We are not, by no means, out of the woods.
We also saw, through social media, that in some places there was flooding …
Some people have called it apocalyptic, and I have to say, it’s not completely unjustified: We’ve had fires, floods, hail, dry lightning, which is lightning coming from the sky but without any rain, something I had never seen before; red dust storm that made the river that runs through Melbourne turn blood color.
This is like Egypt in the age of Moses! It’s scary.
There are some Catholics out there who deny climate change and say, “Don’t worry, it’s not climate change, it’s the apocalypse, and we know that’s coming.”
I think that the evidence is overwhelming for climate change. I’m not as convinced as some might be that we know exactly why and what to do about it. But it’s here, staring us in the face. That that’s behind what’s happening with the extreme weather in Australia is not yet clear. There are some climate scientists who are warning, saying this could be an abhorrent year, and that we have to look for patterns over decades to make sense of climate change.
But, all that said, this tells us loud and clear that we have to take very seriously what Pope Francis calls [protecting] our common home. This is the only planet we have to live on, and we have to look after it, and if we mess it up, it can mess us up.
What I think is interesting with the image of the apocalypse about the end of time, or the echoes with what was happening in Egypt in the time of Moses, is the Christian sense of always having lived with the thought of the end being here.
We are all going to die, and we’re going to die soon.
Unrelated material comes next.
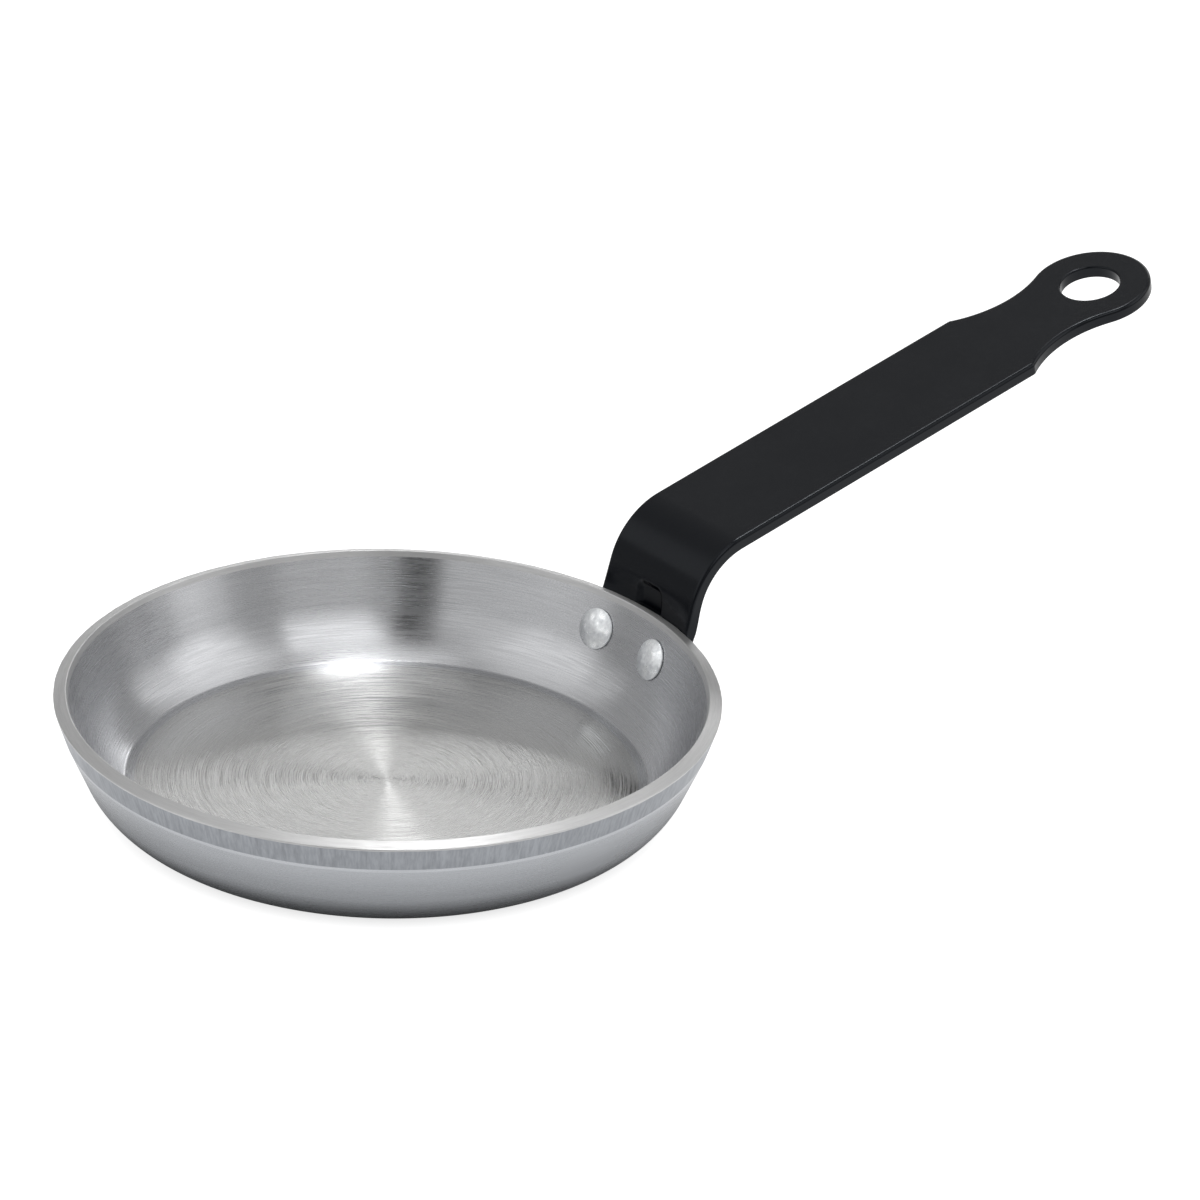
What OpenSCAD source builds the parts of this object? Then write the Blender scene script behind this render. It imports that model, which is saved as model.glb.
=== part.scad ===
// Omelette pan: a small round steel pan with a riveted, coated strip handle.
// Millimetres. Origin: centre of the underside of the base, where the pan stands.
// +X runs along the handle, +Z is up, +Y is the left side seen from the grip.

/* [Pan] */
// outer diameter at the rim
rim_diameter = 120; // [110:1:150]
// height of the inner edge of the rim above the table
pan_height = 20.6; // [19:0.1:29]
// thickness of the base
base_thickness = 2.8; // [2.2:0.1:3.2]
// thickness of the rim, along its cut face
rim_thickness = 2.5; // [2:0.1:3]
// lean of the straight upper part of the inner wall from upright, degrees
inner_lean = 21; // [19.5:0.5:22.5]
// lean of the turned band under the rim, degrees
band_lean = 18.8; // [16:0.2:20]
// width of the turned band, along its slope
band_width = 5.6; // [4:0.2:7]
// lean of the outer wall under the band, degrees
wall_lean = 24; // [22:0.5:26]
// radius of the outer corner between wall and base
corner_radius = 13.8; // [10:0.2:14.5]
// how far that corner's curve would run on below the flat base, which cuts it off
corner_sink = 1.2; // [0.6:0.1:1.8]
// radius of the curve between the inner wall and the floor
inner_curve = 18; // [16:0.5:20]
// how far the edge of the flat floor lies inside the inner wall's straight line
floor_inset = 3.6; // [3.2:0.1:4]

/* [Handle] */
// width of the strip
strip_width = 24.4; // [22:0.2:28]
// thickness of the strip
strip_thickness = 2.4; // [2:0.1:3]
// height of the start of the bend above the outer edge of the rim
bend_above_rim = 5.6; // [4.5:0.1:9]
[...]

I’m about to go sixty and I’m feeling old suddenly. None of us is going to live more than a few more decades. So, to the extent that these shocking, extreme climate things have shaken us up a bit, make us think, “Am I making the best with the time that I have, am I doing the best for the world, for humanity, for each other, for God.”
If that’s how we react to the sense of this being apocalyptic, I’m fine with it: If it leads us to say, “This is far from heaven, this is supposed to scare us,” I say it should. It should shake us up and make things better.